Born in 1940, he spent the 1960s miscast in Westerns before starring with Jane Fonda in the misnamed They Shoot Horses, Don't They (1969), which is not about shooting horses; it's about the angst-ridden, desperate lives of contestants in a Depression-era dance marathon.





He had found his niche: New Sensitive Men, quirky, sometimes amoral, sometimes criminals, who have lots of sex with The Girl en route to the denouement: Barbara Hershey in The Pursuit of Happiness (1971), Jacqueline Bisset in Believe in Me (1971), Trish Van Der Vere in Harry in Your Pocket (1973).  

Spoiler alert: in The Reincarnation of Peter Proud (1975), which was a big hit in my high school, he makes out with Jennifer O'Neal, only to discover that he's the reincarnation of her father!





By the 1980s, Michael was getting a little long in the tooth for playing quirky young men, and his projects became increasingly sleazy.  But in those days "sleaze" included "gay," so there was a bit of LGBT content:

The Seduction (1982): tv reporter is stalked by a one-night stand.

Mascara (1987): crossdressing police officer has a thing for his sister.

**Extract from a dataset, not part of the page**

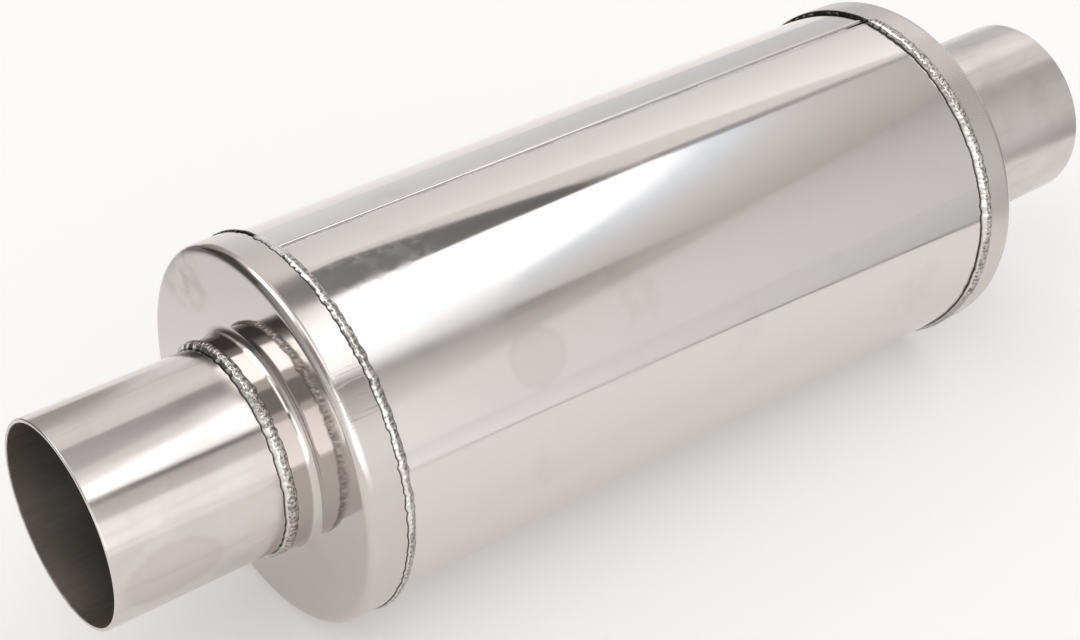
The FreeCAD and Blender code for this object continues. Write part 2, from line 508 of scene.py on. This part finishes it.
def seam_metal():
    """The shell's seam, ground almost flush, with a thin broken brownish line."""
    seam = Finish("seam_metal")
    ticks = seam.grain(seam.stretched(900.0, 900.0, 900.0), 1.0, 2.0)
    shade = seam.times(seam.attribute("joint_line_and_painted_shade"), seam.spread(ticks, 0.25, 0.6))
    colour = seam.blend(shade, SEAM_STEEL, SEAM_LINE)
    return seam.finish(colour, seam.spread(ticks, 0.3, 0.7, 0.06, 0.12), seam.relief(ticks, 0.0012 * MM))


def core_steel():
    steel = Finish("core_steel")
    blotches = steel.grain(steel.place, 90.0, 4.0)
    colour = steel.blend(steel.spread(blotches, 0.4, 0.65), CORE, CORE_SHADE)
    roughness = steel.spread(blotches, 0.3, 0.7, 0.3, 0.45)
    return steel.finish(colour, roughness, steel.relief(blotches, 0.05 * MM))


def wool_strands():
    wool = Finish("steel_wool")
    flat = wool.unrolled(PIPE_RADIUS)
    strands = wool.grain(wool.stretched(500.0, 2200.0, 900.0, flat), 1.0, 5.0, 0.7)
    colour = wool.blend(wool.spread(strands, 0.4, 0.62), WOOL, WOOL_SHADE)
    return wool.finish(colour, wool.spread(strands, 0.3, 0.7, 0.4, 0.6), wool.relief(strands, 0.8 * MM))


def glass_fibre():
    fibre = Finish("glass_fibre", metallic=0.0)
    strands = fibre.grain(fibre.stretched(260.0, 1400.0, 1400.0), 1.0, 5.0, 0.7)
    colour = fibre.blend(fibre.spread(strands, 0.4, 0.65), FIBRE, FIBRE_SHADE)
    return fibre.finish(colour, fibre.spread(strands, 0.3, 0.7, 0.75, 0.95), fibre.relief(strands, 0.8 * MM))


# Pieces

def stub(end, satin, bore_with_painted_shade):
    """A tube with a rounded mouth, bright outside, and dull inside and darkened there with painted shade."""
    inner = PIPE_RADIUS - PIPE_WALL
    outline = rounded_outline([
        (end.mouth, inner, MOUTH_ROUNDING),
        (end.mouth, PIPE_RADIUS, MOUTH_ROUNDING),
        (end.stub_end, PIPE_RADIUS, LIP_ROUNDING),
        (end.stub_end, inner, LIP_ROUNDING),
    ])
    edge = inner + MOUTH_ROUNDING / 2

    def pick(first, second):
        return 1 if first[1] < edge and second[1] < edge else 0

    piece = turned(end.name + "_stub_pipe", outline, [satin, bore_with_painted_shade], pick)
    return settle(piece, "satin_steel", "stub_pipes")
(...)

The Phone Call (1989): straight guy calls the wrong phone sex line and is stalked by a gay queen, in what has been called the most homophobic movies of all time.

Not a lot of buddy-bonding, with all that heterosexual sex going on, but there are some glimmers of a homoromance between Michael and Tim Henry in Eye of the Cat (1969).

I'm still going with Chuck and Buck as the most homophobic movie of all time.